Para o cálculo do PIB do setor público, seria necessário aferir o valor adicionado pelo Banco Central e, principalmente, pelas empresas estatais. Apenas no nível federal são cerca de 130 estatais, incluindo as sociedades de economia mista (tais como Petrobras e Eletrobras), além dos bancos públicos, como Banco do Brasil, Caixa Econômica e BNDES.
Um trabalho completo e rigoroso de cálculo do PIB do setor público requer a estimação do valor adicionado de cada uma destas instituições, além das empresas públicas estaduais e municipais, valores que devem se somar ao PIB do governo geral. Estes valores não estão disponíveis e não são facilmente mensuráveis. De todo modo, é sabido que o lucro somado das gigantes estatais mencionadas acima (que compõem parte significativa do PIB gerado pelas estatais) cresceram nominalmente cerca de 70% no ano passado, o que certamente contribuiu para a expansão do PIB do setor público.
Na medida em que a compatibilização dos lucros empresariais com o conceito de Valor Adicionado não é direta, prefiro neste momento me restringir aos valores oficiais divulgados pelo IBGE. O PIB do governo geral se manteve estagnado em termos reais, diferente da queda apontada pelo ministério. Além disso, comparando a variação do PIB do governo com o PIB total desde a eclosão da crise no fim de 2014, denota- se um crescimento acumulado de 1,1% do primeiro, enquanto o segundo registrou queda de -1,5%.
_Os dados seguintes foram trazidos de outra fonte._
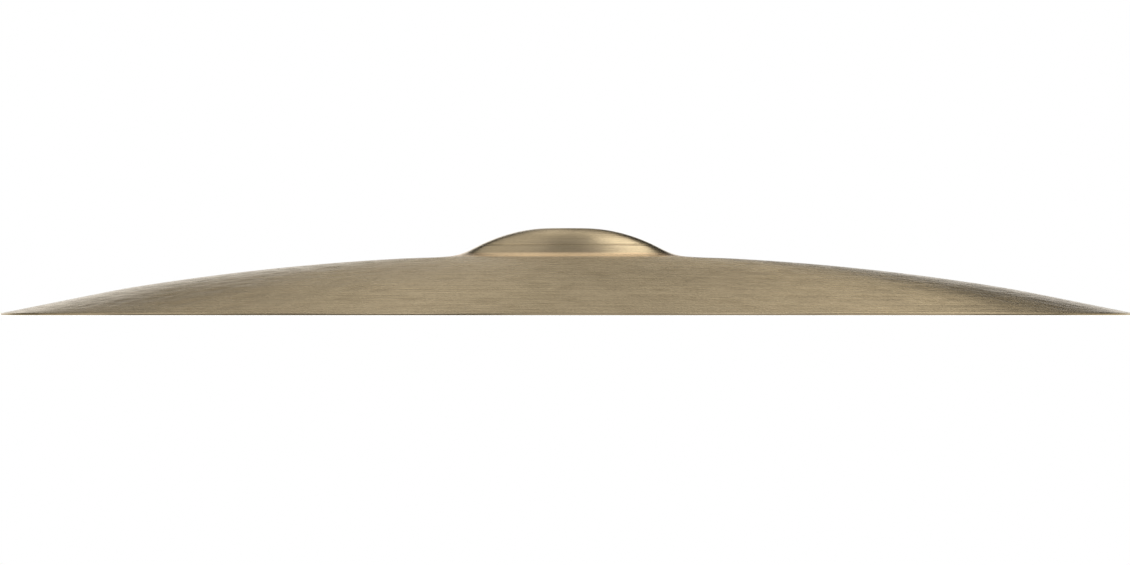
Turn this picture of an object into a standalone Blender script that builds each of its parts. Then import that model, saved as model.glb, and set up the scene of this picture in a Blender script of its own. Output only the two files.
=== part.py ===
"""A 22 inch ride cymbal: one disc of bell bronze, hammered, lathed and turned to a tapered shell.

The model stands on its rim in metres, +Z up, with its origin at the centre of the rim plane.
Its section is a closed outline of the struck face, the cut rim, the underside and the hole,
turned once about Z. A slope here is the fall of a face for each metre of radius.
"""

import math
from typing import NamedTuple

import bpy

# Plan of the disc, across its centre
CYMBAL_DIAMETER = 0.5588
BELL_DIAMETER = 0.120
CROWN_LAND_DIAMETER = 0.017
HOLE_DIAMETER = 0.0127

# Heights of the struck face: the bell's foot above the rim plane, and the crown above the foot
BOW_HEIGHT = 0.0290
BELL_HEIGHT = 0.0140

# The bell's foot, where the dome runs out onto the bow
FOOT_FILLET_WIDTH = 0.0130
FOOT_SLOPE = 0.035

# The margin, a straight cone that falls to the rim, and the soft turn that leads into it
MARGIN_WIDTH = 0.0540
MARGIN_SLOPE = 0.200
MARGIN_TURN_WIDTH = 0.0120

# The metal's thickness, even over the crown's land and tapering evenly from each place to the next
CROWN_THICKNESS = 0.0017
FOOT_THICKNESS = 0.0015
RIM_THICKNESS = 0.00115

# The dressed rim: its upper round, and the flat underneath that meets what it stands on
RIM_ROUND = 0.00045
RIM_FLAT_WIDTH = 0.0006
RIM_CHAMFER = 0.0002
HOLE_CHAMFER = 0.0003

# Facets of the turned shape
TURN_STEPS = 96
DOME_STEPS = 7
FILLET_STEPS = 4
BOW_STEPS = 7
MARGIN_TURN_STEPS = 2
RIM_ROUND_STEPS = 3

BRONZE_COLOUR = (0.56, 0.44, 0.27, 1.0)
BRONZE_ROUGHNESS = 0.32
MERGE_DISTANCE = 0.00001


class Station(NamedTuple):
    """A point on the struck face, with the slope that the face has there."""

    radius: float
    height: float
    slope: float


def fall(start, end_radius, end_slope, steps):
    """Stations from start out to end_radius, with the slope changing evenly on the way."""
    width = end_radius - start.radius
    stations = []
    for step in range(1, steps + 1):
        part = step / steps
        slope = start.slope + (end_slope - start.slope) * part
        drop = width * part * (start.slope + slope) / 2
        stations.append(Station(start.radius + width * part, start.height - drop, slope))
    return stations


def rim_height():
    """Height of the struck face at the rim, which sets the rim's flat at zero."""
    wall = RIM_THICKNESS * math.hypot(1, MARGIN_SLOPE)
    return wall - RIM_FLAT_WIDTH * MARGIN_SLOPE


def struck_face():
    """Stations of the struck face, from the hole's edge out to the rim."""
    hole = HOLE_DIAMETER / 2 + HOLE_CHAMFER
    land = CROWN_LAND_DIAMETER / 2
    foot = BELL_DIAMETER / 2
    flank = foot - FOOT_FILLET_WIDTH
    rim = CYMBAL_DIAMETER / 2
    margin = rim - MARGIN_WIDTH
    turn = margin - MARGIN_TURN_WIDTH

    # The flank's slope follows from the bell's height and the width that it falls over
    flank_slope = (2 * BELL_HEIGHT - FOOT_SLOPE * FOOT_FILLET_WIDTH) / (foot - land)
    crown = BOW_HEIGHT + BELL_HEIGHT
    stations = [Station(hole, crown, 0.0), Station(land, crown, 0.0)]
    stations += fall(stations[-1], flank, flank_slope, DOME_STEPS)
    stations += fall(stations[-1], foot, FOOT_SLOPE, FILLET_STEPS)

    # The bow's last slope follows from the height that is left to fall before the margin
    cone_fall = MARGIN_WIDTH * MARGIN_SLOPE
    left = BOW_HEIGHT - rim_height() - cone_fall
    bow_width, turn_width = turn - foot, margin - turn
    bow_slope = (2 * left - FOOT_SLOPE * bow_width - MARGIN_SLOPE * turn_width) / (bow_width + turn_width)
    stations += fall(stations[-1], turn, bow_slope, BOW_STEPS)
    stations += fall(stations[-1], margin, MARGIN_SLOPE, MARGIN_TURN_STEPS)
    stations += fall(stations[-1], rim, MARGIN_SLOPE, 1)
    return stations


def thickness_at(radius):
    """Thickness of the metal at a radius, square to the struck face."""
    land, foot, rim = CROWN_LAND_DIAMETER / 2, BELL_DIAMETER / 2, CYMBAL_DIAMETER / 2
    if radius <= land:
        return CROWN_THICKNESS
    if radius < foot:
        part = (radius - land) / (foot - land)
        return CROWN_THICKNESS + (FOOT_THICKNESS - CROWN_THICKNESS) * part
    part = (radius - foot) / (rim - foot)
    return FOOT_THICKNESS + (RIM_THICKNESS - FOOT_THICKNESS) * part


def underside_below(station):
    """The underside's point that lies square under a station of the struck face."""
    reach = thickness_at(station.radius) / math.hypot(1, station.slope)
    return station.radius - reach * station.slope, station.height - reach


def rim_section(face_end):
    """Outline of the rim, from its upper round down its edge to the inner side of its flat."""
    tilt = math.atan(MARGIN_SLOPE)
    turned = math.pi / 2 - tilt
    setback = RIM_ROUND * math.tan(turned / 2)
    centre_radius = face_end.radius - RIM_ROUND
    centre_height = face_end.height - setback
    points = []
    for step in range(RIM_ROUND_STEPS + 1):
        angle = math.pi / 2 - tilt - turned * step / RIM_ROUND_STEPS
        points.append((
            centre_radius + RIM_ROUND * math.cos(angle),
            centre_height + RIM_ROUND * math.sin(angle),
        ))
    points.append((face_end.radius, RIM_CHAMFER))
    points.append((face_end.radius - RIM_CHAMFER, 0.0))
    points.append((face_end.radius - RIM_FLAT_WIDTH, 0.0))
    return points


def section():
    """The whole closed outline, down the struck face and back in along the underside."""
    face = struck_face()
    outline = [(station.radius, station.height) for station in face[:-1]]
    outline += rim_section(face[-1])
    outline += [underside_below(station) for station in reversed(face[:-1])]
    bore = HOLE_DIAMETER / 2
    outline.append((bore, outline[-1][1] + HOLE_CHAMFER))
    outline.append((bore, outline[0][1] - HOLE_CHAMFER))
    return outline


def bronze():
    """Bell bronze, as lathed."""
    material = bpy.data.materials.new("bell_bronze")
    material.use_nodes = True
    shader = material.node_tree.nodes["Principled BSDF"]
    shader.inputs["Base Color"].default_value = BRONZE_COLOUR
    shader.inputs["Metallic"].default_value = 1.0
    shader.inputs["Roughness"].default_value = BRONZE_ROUGHNESS
    material.diffuse_color = BRONZE_COLOUR
    return material


def turned(name, outline, material, collection):
    """A solid of revolution about Z, from a closed outline in the XZ plane."""
    points = [(radius, 0.0, height) for radius, height in outline]
    edges = [(index, (index + 1) % len(points)) for index in range(len(points))]
    mesh = bpy.data.meshes.new(name)
    mesh.from_pydata(points, edges, [])
    mesh.materials.append(material)
    solid = bpy.data.objects.new(name, mesh)
    collection.objects.link(solid)

    screw = solid.modifiers.new("turn", "SCREW")
    screw.axis = "Z"
    screw.angle = math.tau
    screw.steps = TURN_STEPS
    screw.render_steps = TURN_STEPS
    screw.use_merge_vertices = True
    screw.merge_threshold = MERGE_DISTANCE
    screw.use_smooth_shade = True
    return solid


def main():
    """Clear the scene and make the cymbal."""
    for old in list(bpy.data.objects):
        bpy.data.objects.remove(old, do_unlink=True)
    collection = bpy.data.collections.new("ride_cymbal")
    bpy.context.scene.collection.children.link(collection)
    turned("cymbal", section(), bronze(), collection)


main()
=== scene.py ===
"""A ride cymbal of bell bronze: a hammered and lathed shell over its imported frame, on a pale floor.

Lengths are in metres and +Z is up. Bearings are in degrees, from straight behind the cymbal (+Y)
round to the right (+X), and elevations are in degrees above the rim's plane.
"""

import logging
import math
import random
from collections.abc import Iterable, Mapping, Sequence
from dataclasses import dataclass, field
from enum import Enum
from typing import Any

import bpy
import numpy as np
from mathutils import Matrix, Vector


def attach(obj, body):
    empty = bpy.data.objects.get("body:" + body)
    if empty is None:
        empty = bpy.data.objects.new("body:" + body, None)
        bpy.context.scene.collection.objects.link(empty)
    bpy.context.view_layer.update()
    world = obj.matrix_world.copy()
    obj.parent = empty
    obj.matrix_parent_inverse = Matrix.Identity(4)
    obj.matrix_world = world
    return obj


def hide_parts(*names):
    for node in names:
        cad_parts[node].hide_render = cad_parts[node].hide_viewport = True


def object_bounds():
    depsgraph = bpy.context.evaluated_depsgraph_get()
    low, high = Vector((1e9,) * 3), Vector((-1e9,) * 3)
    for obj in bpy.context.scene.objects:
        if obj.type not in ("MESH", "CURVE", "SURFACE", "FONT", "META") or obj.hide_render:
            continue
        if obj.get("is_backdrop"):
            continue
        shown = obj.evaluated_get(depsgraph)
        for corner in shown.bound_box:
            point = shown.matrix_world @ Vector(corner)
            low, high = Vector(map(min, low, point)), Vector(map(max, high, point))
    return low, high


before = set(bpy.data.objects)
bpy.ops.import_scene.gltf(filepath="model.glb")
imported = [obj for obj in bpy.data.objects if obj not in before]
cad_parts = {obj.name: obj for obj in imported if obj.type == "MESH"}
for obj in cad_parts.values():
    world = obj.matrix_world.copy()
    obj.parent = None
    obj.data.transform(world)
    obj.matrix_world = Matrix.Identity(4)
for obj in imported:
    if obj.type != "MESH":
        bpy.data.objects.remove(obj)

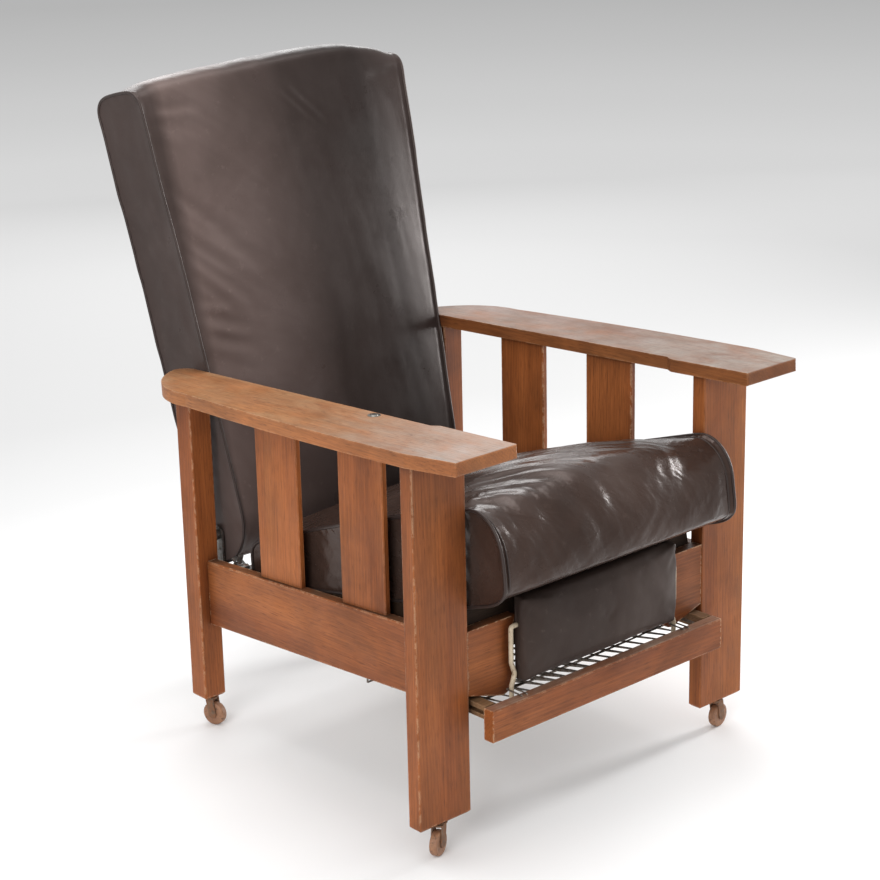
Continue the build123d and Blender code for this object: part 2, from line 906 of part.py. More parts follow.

Portanto, não fosse o crescimento do PIB gerado pelo governo neste período, a situação econômica atual estaria ainda pior. As evidências empíricas mostram que não há contraposição entre PIB privado e público. Estes setores podem e devem atuar de forma complementar. Nada mais importante que o crescimento do PIB do setor público no enfrentamento da crise do coronavírus. A ampliação dos serviços de saúde pública, com ampliação de leitos nos hospitais e contratação de novos profissionais de saúde, será de fundamental importância para amenizar os efeitos negativos do coronavírus sobre o PIB privado. O gráfico apresenta a série histórica desde 1996, indicando uma correlação altamente positiva entre o PIB do governo e o PIB total.